Despite the one-sided nature of Joyce’s numbing defeat, bookmakers are pricing this one up as a 50/50 with Zhang favoured very slightly by a handful. But you sense genuine confidence from Joyce as he speaks of a training camp geared towards righting the wrongs from five months back.
He returned to the UK following his stint in Nevada with weeks to spare in order to adjust fully to the time difference and put the finishing touches to his preparation back where he knows best. The eye injury, which ultimately lost him the fight, did not hamper his training either.
“The eye was fine,” he adds. “It was just bruising that swelled up during the fight so it needed to be ironed out. It took a week for the swelling to go down and maybe two more for the bruising to clear up.
“I had a problem sleeping on my right ear but other than that my body was in good shape after the fight. I didn’t feel too many aches or pains but my eye and nose went – I got a little fracture in my septum. It wasn’t a 12-round war.”
When Joyce’s long-term sparring partner and potential future opponent Joshua got stunned and stopped by Andy Ruiz in the mid rounds four years ago, it required a total tactical overhaul in order for him to exact revenge in their rematch six months later.
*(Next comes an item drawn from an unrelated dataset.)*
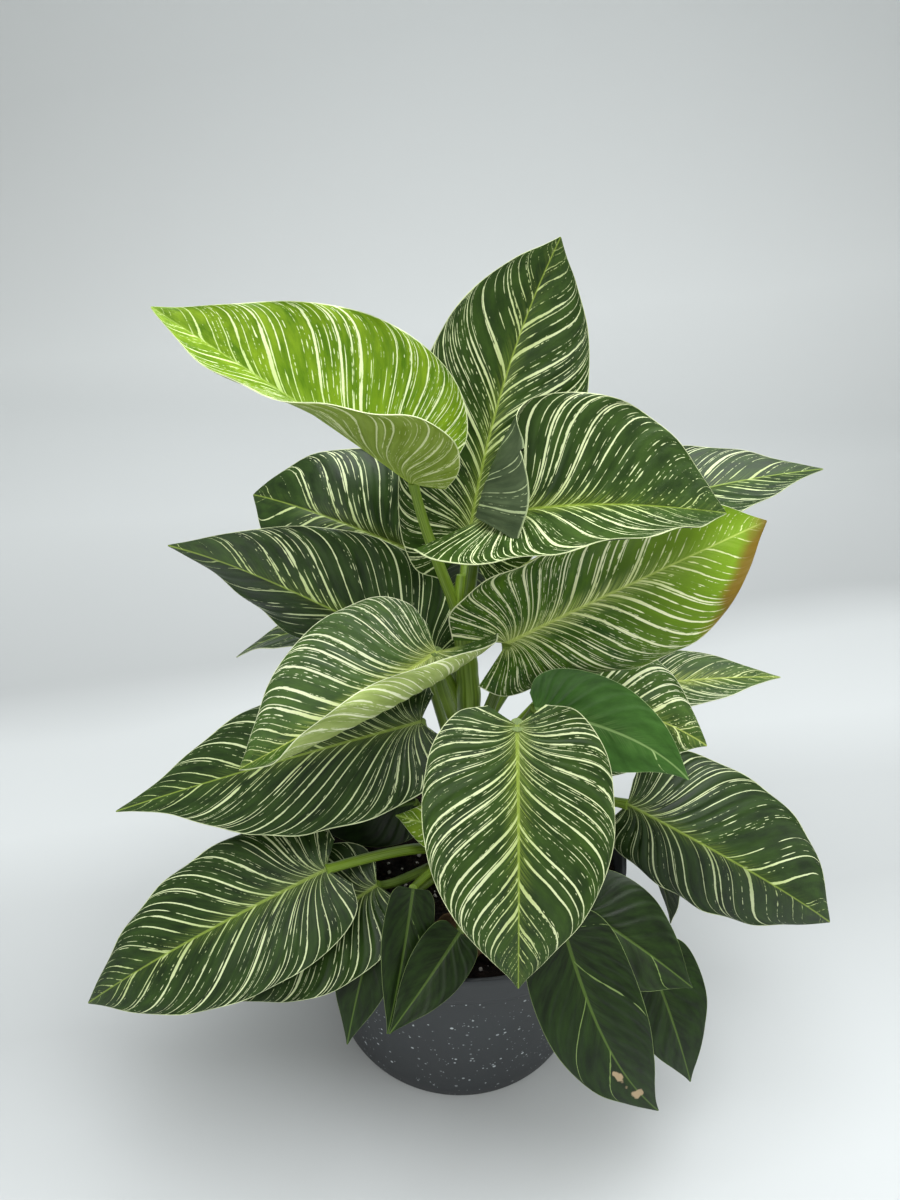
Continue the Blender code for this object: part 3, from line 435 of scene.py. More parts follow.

But for Joyce, the answer is a little more rudimentary when it comes to the question about what has to change.
“Just not get hit over and over again by the same shot,” he says – only half joking. “I need to have better defence and gameplan. I need a gameplan that is practiced, tried and tested and I’ve done more work on that in sparring and the pads this time. This camp has given me more time to work on things.
“This fight is all about correcting past mistakes. If you watch the first fight back, I was in the fight still, I threw a lot of punches and if it wasn’t for the eye maybe I could have overturned it in the later rounds and come on strong.
“But he’s a cagey fighter and he anticipated my attacks and timed the counters nicely. He hits with power and speed that I wasn’t expecting. I thought it would be a whole different outcome and it’s a hard lesson to learn but maybe I needed to learn it.
“This time I will definitely get it. I believe in my ability. I will get it right and right the wrongs.
“I’m quite patient and I’m making sure I’ve ticked all the boxes. But I’m looking to beat him this time, look better and get the result. It will be so satisfying when I get the victory this time and then I can move on, I’m back on track and back on the rails.”
At 38, this Juggernaut can’t afford any more derailments.